Instilling fear in young people is a dis-service to them as well as the lessons we hope to teach and the good we believe we are doing for them.

The Citation/Plagiarism Trap

An adult more than a decade out of college and working as a staff member in a local public school contacted me about a discouraging experience in an on-line course for a graduate degree.

This person’s story is one I have encountered quite often over almost four decades of teaching at both the high schools and college levels.

This person received a zero on an assignment, identified as plagiarism by the professor.

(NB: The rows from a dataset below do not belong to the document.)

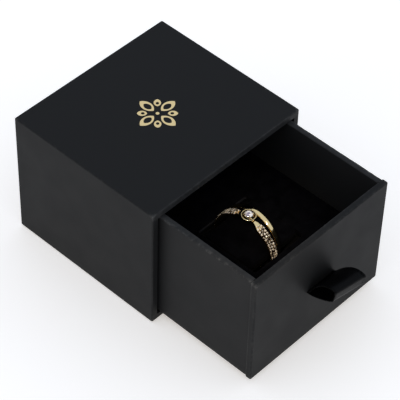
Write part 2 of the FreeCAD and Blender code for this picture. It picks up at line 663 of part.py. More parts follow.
def make_small_stones():
    """Two staggered rows of small stones in the channel, leaving out those under the collar."""
    radius, outer = size("SmallStoneRadius"), size("RingOuter")
    crown, pavilion = size("SmallStoneCrown"), size("SmallStonePavilion")
    girdle = outer - size("ChannelDepth") + pavilion + size("BandTouch")
    step = size("SmallStonePitch") / outer
    reach = math.radians(size("ChannelSpanDegrees") / 2) - step
    under_collar = (size("CollarOuter") + 2 * radius) / outer
    row_offset = size("ChannelWidth") / 2 - radius
    quarter_pitch = 0.25
    stones = []
    count = int(reach / step)
    for row in (-1, 1):
        for number in range(-count, count + 1):
            angle = (number + row * quarter_pitch) * step
            if abs(angle) > under_collar:
                stone = gem(radius, crown, pavilion, girdle, 8)
                stone.translate(FreeCAD.Vector(row * row_offset, 0, 0))
                stone.rotate(FreeCAD.Vector(0, 0, 0), FreeCAD.Vector(1, 0, 0), math.degrees(angle))
                stones.append(stone)
    return Part.makeCompound(stones)


def make_ring():
    """The two bands, the collar with its claws, the centre stone and the small stones."""
    make_stone_band()
    place_on_ring(solid_feature("ring_plain_band", plain_band_shape()))
    make_collar()
    place_on_ring(solid_feature("ring_claws", make_claws()))
    girdle = size("RingOuter") + size("StoneLift")
    centre_stone = gem(size("StoneRadius"), size("StoneCrown"), size("StonePavilion"), girdle, 16)
    place_on_ring(solid_feature("ring_centre_stone", centre_stone))
    place_on_ring(solid_feature("ring_small_stones", make_small_stones()))


# ---------------------------------------------------------------- check and write

def check_and_write():
    """Stop at a failed feature or a bad shape, then write one STEP file for each piece."""
    doc.recompute()
    for thing in doc.Objects:
        if "Invalid" in thing.State or "Error" in thing.State:
            raise RuntimeError("%s failed: %s" % (thing.Name, thing.State))
    for piece in finished:
        shape = piece.Shape
        if shape.isNull() or not shape.isValid() or not shape.Solids:
            raise RuntimeError("%s has no valid shape" % piece.Label)
    os.makedirs("parts", exist_ok=True)
    for piece in finished:
        piece.Shape.exportStep("parts/%s.step" % piece.Label)
        print("%-22s %2d solid(s) %9.2f mm3" % (piece.Label, len(piece.Shape.Solids), piece.Shape.Volume))


fill_sheet()
make_sleeve_boards()
make_sleeve_papers()
make_foil()
make_drawer_front()
make_tray_boards()
make_tray_papers()
make_insert()
make_tongue()
make_ribbon()
make_ring()
check_and_write()
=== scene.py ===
import math

import bmesh
import bpy
from mathutils import Matrix, Vector, noise


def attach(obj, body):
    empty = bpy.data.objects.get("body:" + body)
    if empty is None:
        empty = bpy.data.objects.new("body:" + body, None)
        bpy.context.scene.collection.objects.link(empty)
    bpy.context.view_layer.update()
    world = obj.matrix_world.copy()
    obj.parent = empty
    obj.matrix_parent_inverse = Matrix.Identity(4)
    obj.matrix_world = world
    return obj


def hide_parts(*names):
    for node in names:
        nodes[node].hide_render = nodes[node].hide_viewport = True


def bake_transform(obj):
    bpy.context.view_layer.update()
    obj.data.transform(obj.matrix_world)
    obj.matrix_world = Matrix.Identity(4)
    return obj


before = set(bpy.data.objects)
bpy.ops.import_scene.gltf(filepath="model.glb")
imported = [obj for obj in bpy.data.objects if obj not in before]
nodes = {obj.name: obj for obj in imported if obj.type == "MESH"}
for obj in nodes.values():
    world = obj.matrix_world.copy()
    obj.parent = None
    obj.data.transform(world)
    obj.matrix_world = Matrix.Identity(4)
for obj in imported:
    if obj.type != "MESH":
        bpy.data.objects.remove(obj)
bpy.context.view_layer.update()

# ---------------- greyboards
# Ten solid boards pressed from recycled fibre, cut square and glued edge to edge: five make the
# sleeve, four the tray, and one more stands in front of it. The wrapping papers hide them.

MM = 0.001
GREYBOARD_COLOUR, GREYBOARD_FLECK = "#8C8983", "#5F5C57"
GREYBOARD_FIBRE_MM = 0.35
FIBRE = {"Detail": 4.0, "Roughness": 0.7}
# Numbers of a Mix node's inputs: how much of the second colour, the first, and the second.
SHARE, FIRST, SECOND = 0, 6, 7


def linear(colour):
    """An sRGB hex colour as linear red, green, blue and alpha."""
    parts = [int(colour[start:start + 2], 16) / 255 for start in (1, 3, 5)]
    return [part / 12.92 if part <= 0.04045 else ((part + 0.055) / 1.055) ** 2.4 for part in parts] + [1.0]


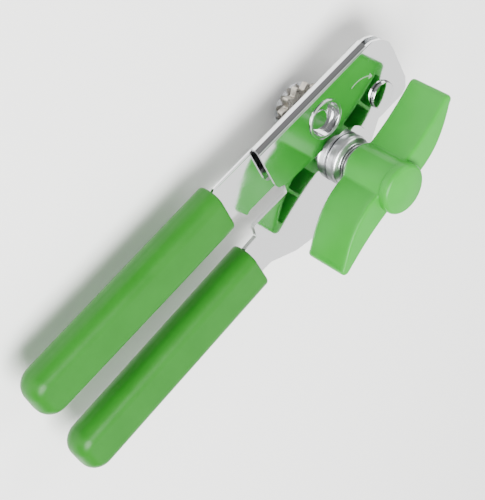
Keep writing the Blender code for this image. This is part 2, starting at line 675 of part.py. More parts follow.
# ---- assembly -------------------------------------------------------------------------------
def rest_on_origin():
    """Carry every piece by one empty so the whole sits on the origin, centred, base at zero."""
    carrier = bpy.data.objects.new("assembly", None)
    MODEL.objects.link(carrier)
    bpy.context.view_layer.update()
    graph = bpy.context.evaluated_depsgraph_get()
    low = Vector((1e9, 1e9, 1e9))
    high = -low
    for ob in MODEL.objects:
        if ob.type != "MESH":
            continue
        done = ob.evaluated_get(graph)
        for vertex in done.data.vertices:
            place = done.matrix_world @ vertex.co
            low = Vector(map(min, low, place))
            high = Vector(map(max, high, place))
    carrier.location = (-(low.x + high.x) / 2, -(low.y + high.y) / 2, -low.z)
    for ob in list(MODEL.objects) + list(CUTTERS.objects):
        if ob is not carrier:
            ob.parent = carrier


def build():
    global MODEL, CUTTERS
    clear_scene()
    MODEL = new_collection("can_opener")
    CUTTERS = new_collection("cutters")
    make_materials()
    make_folded_body()
    make_arm()
    make_grip("upper_grip", UPPER_GRIP_Y, (BACK_TOP + BACK_BOTTOM) / 2, UPPER_GRIP_TILT, SHEET)
    make_grip("lower_grip", LOWER_GRIP_Y, (ARM_TOP + ARM_BOTTOM) / 2, LOWER_GRIP_TILT, ARM)
    make_pivot()
    make_cup_and_axle()
    drive_phase, cutter_phase = mesh_phases()
    make_gear("cutter_gear", CUTTER, CUTTER_TEETH, cutter_phase, AXLE_R + 2 * GAP + BUSH_WALL)
    make_cutter_wheel()
    hex_nut("cutter_nut", AXLE_R + GAP, CUTTER_NUT_ACROSS, nut_bottom(), nut_top() + GAP, CUTTER)
    make_bearing()
    make_shaft()
    make_crank_washers()
    make_gear("drive_gear", CRANK, DRIVE_TEETH, drive_phase, SHAFT_R + GAP)
    make_feed_wheel()
    make_knob()
    make_cap()
    rest_on_origin()


build()
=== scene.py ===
import bpy
import bmesh
from math import atan2, cos, pi, radians, sin
from mathutils import Matrix, Vector


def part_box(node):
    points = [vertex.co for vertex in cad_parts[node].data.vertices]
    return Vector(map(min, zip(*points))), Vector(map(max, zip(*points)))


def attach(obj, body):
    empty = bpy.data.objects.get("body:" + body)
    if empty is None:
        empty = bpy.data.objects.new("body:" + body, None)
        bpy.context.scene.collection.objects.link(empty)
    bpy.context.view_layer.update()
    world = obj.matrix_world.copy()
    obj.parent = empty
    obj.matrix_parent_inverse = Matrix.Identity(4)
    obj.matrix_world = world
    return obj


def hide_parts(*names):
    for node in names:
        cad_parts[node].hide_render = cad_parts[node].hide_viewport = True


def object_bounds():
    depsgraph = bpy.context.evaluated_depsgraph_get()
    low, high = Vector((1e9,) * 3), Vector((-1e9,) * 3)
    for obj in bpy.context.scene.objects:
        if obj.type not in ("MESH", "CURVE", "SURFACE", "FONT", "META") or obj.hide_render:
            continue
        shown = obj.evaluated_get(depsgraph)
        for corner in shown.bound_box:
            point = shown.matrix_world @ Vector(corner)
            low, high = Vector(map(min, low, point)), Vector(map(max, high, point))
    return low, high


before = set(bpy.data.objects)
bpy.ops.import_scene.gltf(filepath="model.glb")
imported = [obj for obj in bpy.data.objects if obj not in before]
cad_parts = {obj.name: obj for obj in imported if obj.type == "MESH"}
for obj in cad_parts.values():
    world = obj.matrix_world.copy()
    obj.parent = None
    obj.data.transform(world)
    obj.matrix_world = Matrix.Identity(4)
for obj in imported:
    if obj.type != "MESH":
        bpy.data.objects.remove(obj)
cad_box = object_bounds()

# ---------------------------------------------------------------------------------------------
# FOLDED BODY. One pressed sheet of 1.2 mm steel, folded over a round mandrel so that the front
# plate and the upper handle face each other across a rolled spine, then bright chrome plated.
# The datum of every piece is the handle rivet in plan and the front plate's face in height.
# ---------------------------------------------------------------------------------------------
MM = 0.001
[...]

The problem here is that this student was cited for plagiarism on the assignment, yet the citation strategy flagged is identical to a previous assignment that the same professor gave a 95.

MacBook Pro near white open book
Photo by Nick Morrison on Unsplash

As background, this 30-something student has been required in the first classes of their program to cite using APA, but has received no instruction in that citation format (which they had never used as an undergraduate). During the earlier course, I shared with this person some of the materials I provide students when I require and also give direct instruction and support in proper APA format in my courses.

Throughout the first course and including the first assignment in this second course, the student’s citations have not been flagged as incorrect or as plagiarism.

However, the student described for me the section flagged as plagiarism in the more recent assignment: They copied and pasted from the original source, included the in-text parenthetical citation and bibliography in the references, but did not include quote marks.

It is hard to capture in writing the sound of discouragement I witnessed when I informed this student that this was, in fact, plagiarism because quote marks are always required when using the exact words of a source.

The student immediately explained, “But I did the exact same thing on the last paper and made a 95.”

As I have documented in English Journal, students often have to navigate a gauntlet of different and conflicting expectations for citation as well as shifting parameters for plagiarism across course and professors.

Academic and scholarly requirements for proper citations are more than simple attribution (a reasonable expectation that ideas and words drawn from sources can be easily identified and accessed by a reader) because for students and scholars, citation includes requirements linked to formal stylesheets grounded, often, in disciplinary expectations for those attributions (MLA, APA, Chicago Manual, etc.).

Real-world standards for attribution (such as in journalism) and consequences for plagiarism tend to be quite different than what students and scholars must navigate—creating yet another set of conflicting and contradictory messages for students.

This student also received another layer of mixed messages from plagiarism detection software, which failed to be effective since the student was working from misinformation (what the software flagged hadn’t been identified by any professor as plagiarism).

This situation is deeply frustrating for me because it remains far too common for students but highlights the citation/plagiarism trap that is allowed to persist in many classrooms.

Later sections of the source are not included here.